*WHAT YOU SHOULD DO*
Return, exactly, the line that contains "right-handed frame, +Z" together with all lines after it to the end of the entries, and no further lines.

JSON records of objects:
□ □ □ □

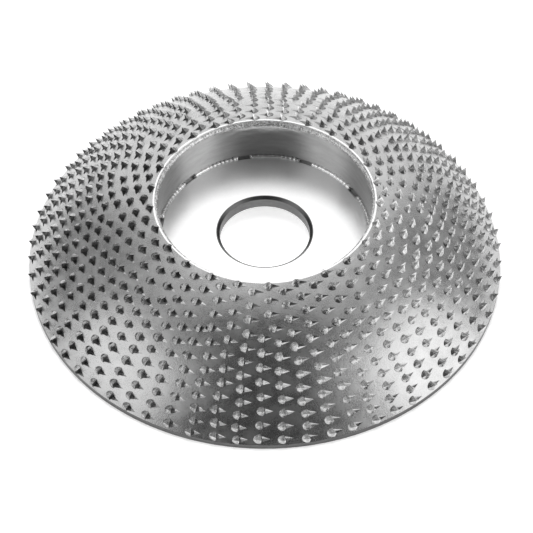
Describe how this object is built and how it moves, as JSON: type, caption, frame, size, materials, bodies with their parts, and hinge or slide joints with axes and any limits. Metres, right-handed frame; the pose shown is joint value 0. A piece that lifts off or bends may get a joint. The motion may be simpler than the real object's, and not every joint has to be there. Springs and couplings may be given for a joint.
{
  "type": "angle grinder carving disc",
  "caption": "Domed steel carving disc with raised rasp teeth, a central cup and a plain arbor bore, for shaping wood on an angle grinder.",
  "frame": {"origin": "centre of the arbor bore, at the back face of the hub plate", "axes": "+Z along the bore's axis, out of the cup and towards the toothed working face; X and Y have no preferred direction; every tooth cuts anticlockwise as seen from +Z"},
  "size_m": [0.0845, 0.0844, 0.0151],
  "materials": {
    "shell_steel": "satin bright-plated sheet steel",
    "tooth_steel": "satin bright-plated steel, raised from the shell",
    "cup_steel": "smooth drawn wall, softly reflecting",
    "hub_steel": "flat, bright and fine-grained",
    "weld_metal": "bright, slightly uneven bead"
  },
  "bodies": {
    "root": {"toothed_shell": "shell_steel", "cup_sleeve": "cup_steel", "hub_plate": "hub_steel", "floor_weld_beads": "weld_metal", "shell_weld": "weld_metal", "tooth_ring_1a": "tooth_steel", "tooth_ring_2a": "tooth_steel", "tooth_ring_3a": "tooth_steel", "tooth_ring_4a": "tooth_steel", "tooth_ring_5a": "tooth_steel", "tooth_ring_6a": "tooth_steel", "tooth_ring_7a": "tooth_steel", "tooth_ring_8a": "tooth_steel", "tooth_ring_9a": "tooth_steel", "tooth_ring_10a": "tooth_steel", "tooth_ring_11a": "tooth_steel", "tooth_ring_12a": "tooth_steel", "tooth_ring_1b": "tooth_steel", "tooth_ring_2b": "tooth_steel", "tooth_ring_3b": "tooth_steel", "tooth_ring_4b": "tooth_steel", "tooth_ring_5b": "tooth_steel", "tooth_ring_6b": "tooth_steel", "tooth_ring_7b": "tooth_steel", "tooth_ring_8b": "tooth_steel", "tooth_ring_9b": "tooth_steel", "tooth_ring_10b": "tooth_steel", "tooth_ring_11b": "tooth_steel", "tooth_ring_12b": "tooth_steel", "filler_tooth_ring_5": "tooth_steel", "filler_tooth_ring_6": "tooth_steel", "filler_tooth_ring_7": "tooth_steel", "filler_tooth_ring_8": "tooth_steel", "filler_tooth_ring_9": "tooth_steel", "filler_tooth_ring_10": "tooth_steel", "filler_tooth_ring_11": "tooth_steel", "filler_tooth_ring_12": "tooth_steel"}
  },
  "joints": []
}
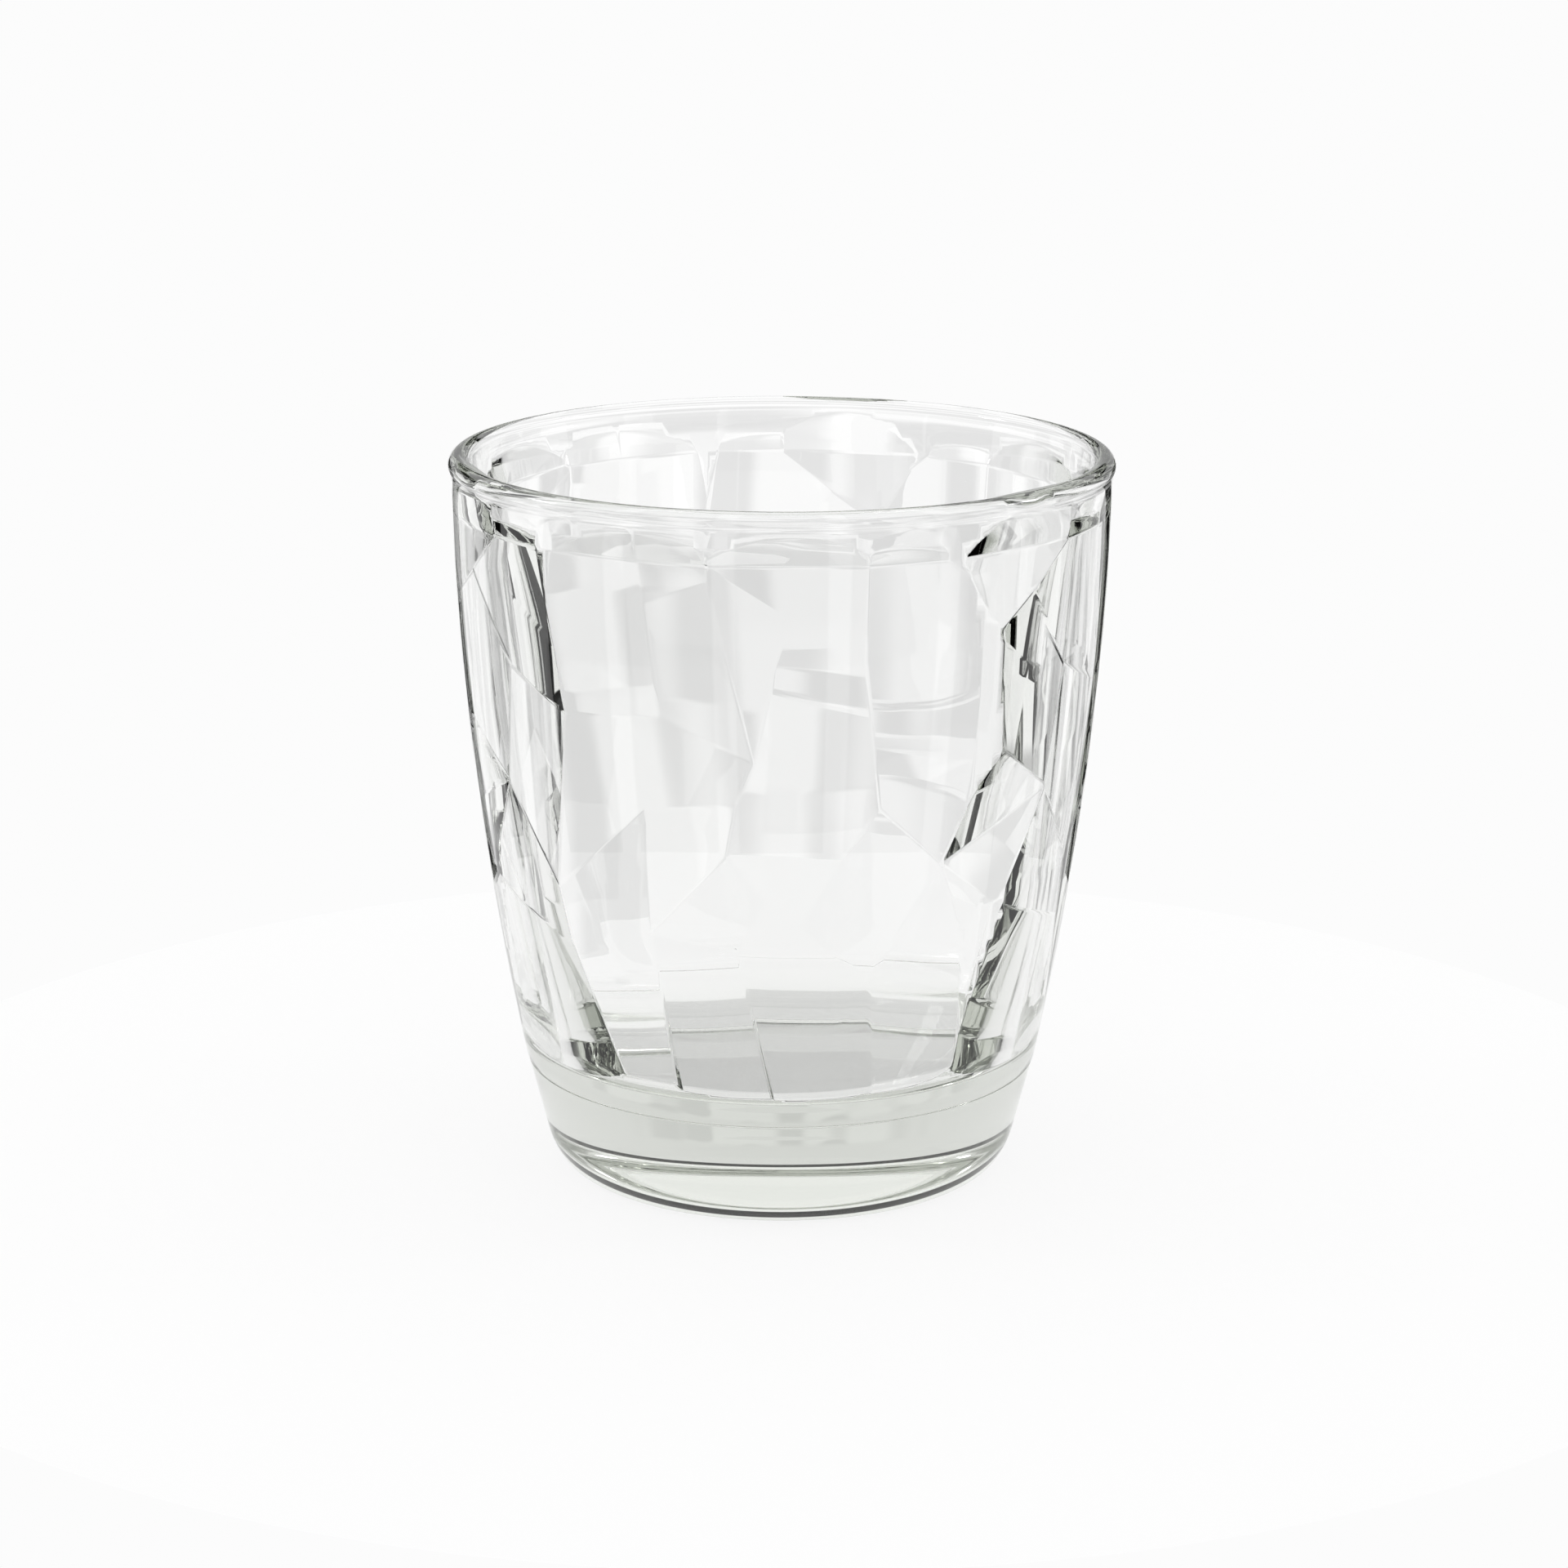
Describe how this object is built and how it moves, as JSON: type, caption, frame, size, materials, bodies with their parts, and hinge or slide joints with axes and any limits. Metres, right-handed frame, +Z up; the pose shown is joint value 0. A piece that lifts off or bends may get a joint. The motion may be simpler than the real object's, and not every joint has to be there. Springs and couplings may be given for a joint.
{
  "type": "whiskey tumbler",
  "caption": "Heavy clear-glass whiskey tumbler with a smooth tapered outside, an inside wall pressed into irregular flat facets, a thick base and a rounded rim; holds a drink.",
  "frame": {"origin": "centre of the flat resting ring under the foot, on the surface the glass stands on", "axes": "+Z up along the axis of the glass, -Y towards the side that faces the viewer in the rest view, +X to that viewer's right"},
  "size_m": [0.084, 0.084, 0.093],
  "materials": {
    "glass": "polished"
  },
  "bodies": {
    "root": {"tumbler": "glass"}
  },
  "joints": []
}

□ □ □ □

*FULL RESPONSE*
Describe how this object is built and how it moves, as JSON: type, caption, frame, size, materials, bodies with their parts, and hinge or slide joints with axes and any limits. Metres, right-handed frame, +Z up; the pose shown is joint value 0. A piece that lifts off or bends may get a joint. The motion may be simpler than the real object's, and not every joint has to be there. Springs and couplings may be given for a joint.
{
  "type": "whiskey tumbler",
  "caption": "Heavy clear-glass whiskey tumbler with a smooth tapered outside, an inside wall pressed into irregular flat facets, a thick base and a rounded rim; holds a drink.",
  "frame": {"origin": "centre of the flat resting ring under the foot, on the surface the glass stands on", "axes": "+Z up along the axis of the glass, -Y towards the side that faces the viewer in the rest view, +X to that viewer's right"},
  "size_m": [0.084, 0.084, 0.093],
  "materials": {
    "glass": "polished"
  },
  "bodies": {
    "root": {"tumbler": "glass"}
  },
  "joints": []
}